President Obama recently became the new presidential champion for trips to battleground states in the year before an election.

According to the Wall Street Journal, Obama's recent visit to Scranton was his 56th such trip of 2011. It was his eighth visit to Pennsylvania this year, and the 16th of his presidency.

Unfortunately, the taxpayers are paying for what amount to campaign stump speeches under the guise of "official" events promoting the president's jobs bill. Consider his remarks in Scranton.

At this rally, er, speech, the president trashed Republicans for "blocking" his proposed American Jobs Act, while touting his own accomplishments, such as recent announcements on mortgage refinancing, student loans, and job training for veterans. He even reminded his friendly audience that "since I've taken office, I've cut your taxes."

For any president running for reelection, there is not always a clear line between politics and policy, and he is entitled to a degree of deference in classifying his public events. Nevertheless, federal law prohibits the use of taxpayer money for political activity, which is defined as activity directed toward the success or failure of a candidate for partisan political office.

Recently, the U.S. Office of Special Counsel issued guidance for classifying political and official activities, and the Department of Justice wrote an authoritative legal opinion in 1982 that is specific to the allocation of costs for presidential travel. The DOJ opinion states that, generally, if the purpose of an event is to promote the partisan aims of a candidate, then expenses are political in character. The OSC also considers the motivation for an event, as well as the nature of the official's remarks, among other factors.

Under these standards, Obama's jobs speech in Scranton raises serious questions. For instance:

Were these events - or any of the 56 events in battleground states in 2011 - intended to further the president's reelection campaign?

Did the idea for these trips originate with the reelection campaign, or with the White House policy office responsible for generating support for the jobs bill?

Was the trip to Scranton scheduled before the three political fund-raisers the president attended in New York City that same day, or was the "official" event tacked onto a political trip?

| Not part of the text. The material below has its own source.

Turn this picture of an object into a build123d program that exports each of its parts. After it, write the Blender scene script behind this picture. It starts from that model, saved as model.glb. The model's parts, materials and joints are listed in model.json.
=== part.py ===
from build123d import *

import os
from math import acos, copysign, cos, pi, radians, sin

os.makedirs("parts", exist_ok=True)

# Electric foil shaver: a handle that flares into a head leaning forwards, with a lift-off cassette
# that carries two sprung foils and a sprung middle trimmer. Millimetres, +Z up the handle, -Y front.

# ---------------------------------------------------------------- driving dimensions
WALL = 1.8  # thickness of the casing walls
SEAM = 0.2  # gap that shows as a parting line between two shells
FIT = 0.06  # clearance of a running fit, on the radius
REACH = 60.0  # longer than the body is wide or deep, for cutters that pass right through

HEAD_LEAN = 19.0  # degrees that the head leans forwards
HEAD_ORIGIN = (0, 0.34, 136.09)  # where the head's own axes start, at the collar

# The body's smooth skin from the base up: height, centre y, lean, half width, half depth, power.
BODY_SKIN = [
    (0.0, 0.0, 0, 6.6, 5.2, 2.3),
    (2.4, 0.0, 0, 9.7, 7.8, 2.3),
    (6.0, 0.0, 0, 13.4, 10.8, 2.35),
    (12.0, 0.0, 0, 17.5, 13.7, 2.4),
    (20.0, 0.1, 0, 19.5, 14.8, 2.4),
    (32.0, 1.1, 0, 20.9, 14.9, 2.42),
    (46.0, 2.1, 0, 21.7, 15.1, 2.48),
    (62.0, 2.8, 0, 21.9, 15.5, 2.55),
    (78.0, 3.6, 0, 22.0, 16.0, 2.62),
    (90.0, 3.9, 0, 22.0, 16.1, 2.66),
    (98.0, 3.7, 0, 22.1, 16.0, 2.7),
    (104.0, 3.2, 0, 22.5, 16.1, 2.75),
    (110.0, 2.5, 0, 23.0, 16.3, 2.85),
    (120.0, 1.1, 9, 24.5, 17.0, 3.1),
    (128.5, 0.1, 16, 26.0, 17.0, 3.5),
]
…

Why did the White House choose to visit the political battleground of Pennsylvania to deliver this message, as opposed to, say, New York, where the president was already going to be that day?

In January, the OSC issued a report that was highly critical of the Bush administration for what it determined were misclassified official activities by high-level officials during the 2006 election cycle.

In one case, the OSC cited a grant announcement as improperly classified as an official event because of evidence that it was held in California in order to help two candidates running for reelection. It disputed the classification of another trip as official because the participating administration official understood that she was helping an incumbent, even though the OSC leveled no criticism of how the event itself was conducted.

Finally, the OSC criticized another "official" event because the participating cabinet official acknowledged the House member in whose district it occurred (who was in attendance) as "a strong and effective advocate for your interests in the Congress" - not unlike Obama's describing Bob Casey, up for reelection next year but absent from the Scranton event, as a "great senator."

Can the White House distinguish the president's "official" jobs speeches from the Bush administration events that were criticized? The OSC, the Federal Election Commission, or the House Oversight Committee ought to find out, before more taxpayer money is misspent.